DUBAI: A BBC investigation has found drug gangs using social media platforms, particularly Snapchat and Telegram, to target children and young adults in the UK.
Drug gangs are not only using social media to sell their wares, but also to exploit youngsters.
It was reported that a 20-year-old girl met a man on a night out who then sent her a friend request on Snapchat. They would “message 24/7,” said the girl, who thought she was entering into a romantic relationship.
The man, a drug dealer, was part of a gang that supplied the girl with drugs free of charge. “We would just drive around, and they would be drug dealing and we’d just be listening to loud music,” she told the BBC.
The boot of the car was full of drugs and “they would just say just put your hand in the bag and take whatever you want out,” she added.
The true cost came later when the girl was told that she had to pay for the drugs, either by helping the gang in dealing and earning the money back, or through sexual favors. She chose the latter.
She was drawn into the world of drugs due to social media — primarily Snapchat.
BBC reporter Charanpreet Khaira went undercover on the platform, creating an account as “Mia,” a 15-year-old girl.
She followed accounts related to music and humor, like any teenager, without looking for drugs. Snapchat also suggested friends for Mia to add, some of whom appeared to be drug dealers posting pictures of drugs they claimed to sell.
One of the friends Mia added on Snapchat posted a story linking to a Telegram page selling drugs like cocaine and ketamine.
“I am shocked that this content is so readily available, even though I set up this account posing as a child,” Khaira wrote.
Another friend suggested by Snapchat seemed to claim he was part of a gang transporting drugs from one city to another in the UK. He messaged Mia saying he was looking for a “loyal girl” and asked to see a picture of her.
During her investigation, Khaira found several accounts asking her for a picture, leading her to wonder if this is how “gangs check kids out” to see if they are indeed “young and vulnerable.”
Abdulla Alhammadi, Snapchat’s regional business lead for the Kingdom’s market, told Arab News in June that the service had more than 22 million active users in Saudi Arabia, who open the app nearly 50 times a day.
Over 40 percent of its users in the Kingdom are under the age of 25 and more than 90 percent of 13 to 34-year-olds in Saudi Arabia have access to Snapchat.
The popularity of the platform among Saudi’s youth is concerning, particularly at a time when Captagon distributors are seeking alternative methods of selling.
The Kingdom has become the No. 1 market for the makers and smugglers of counterfeit Captagon.
Saudi authorities have intercepted more than 600 million Captagon pills at the country’s borders in the past six years, and millions more are believed to have found their way onto the streets of the Kingdom.
The Ministry of Interior in Riyadh arrested five people in 2016 for selling drugs on social networking sites, including Snapchat.

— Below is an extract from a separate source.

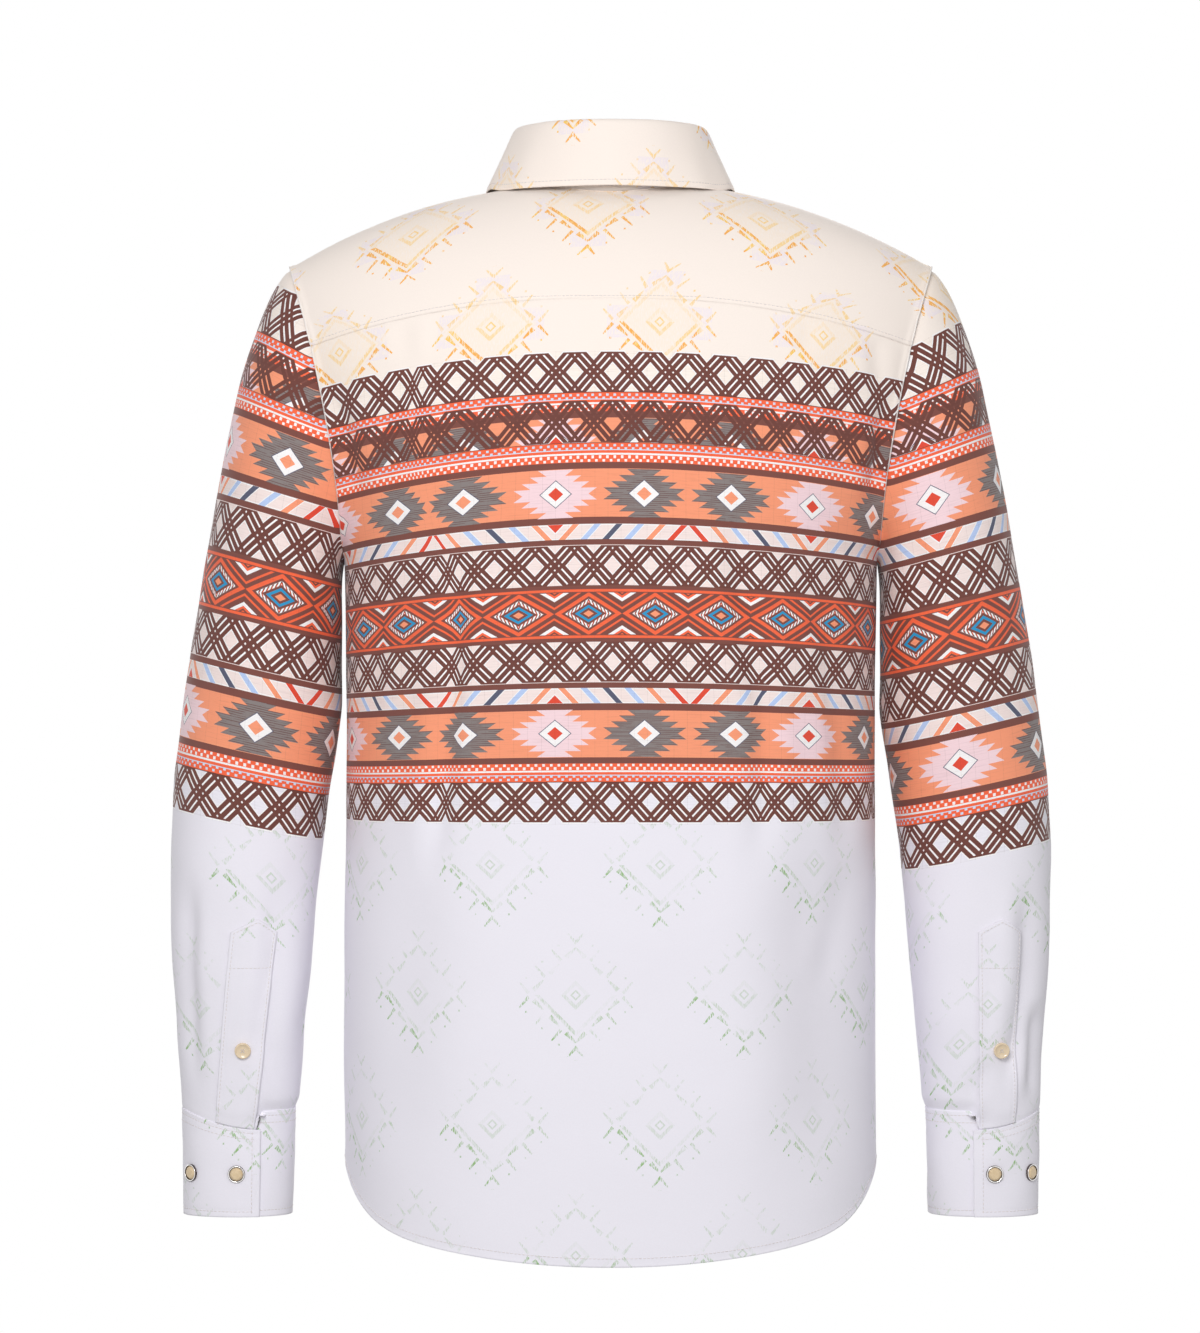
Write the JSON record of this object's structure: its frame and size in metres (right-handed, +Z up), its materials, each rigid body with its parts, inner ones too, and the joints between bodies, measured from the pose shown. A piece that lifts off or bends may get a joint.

Those arrested had been sharing videos encouraging drug abuse and urging young people to buy narcotics.
Buying or selling drugs on Snapchat is illegal. The company said it has a “dedicated team” that “supports police investigations” and meets with “experts to understand drug-related trends, terminology and behaviors used by gangs.”
Last year, Snapchat, in cooperation with Saudi Arabia’s General Commission for Audiovisual Media, launched its Family Center parental-control feature in the Kingdom.
It also announced new content controls earlier this year, which “allow parents to filter out stories from publishers or creators that may have been identified as sensitive or suggestive,” the company said on its website.
Still, not only are gangs actively using the platform to sell drugs and recruit young users, but it appears that Snapchat may be suggesting such accounts to a 15-year-old, according to the investigation.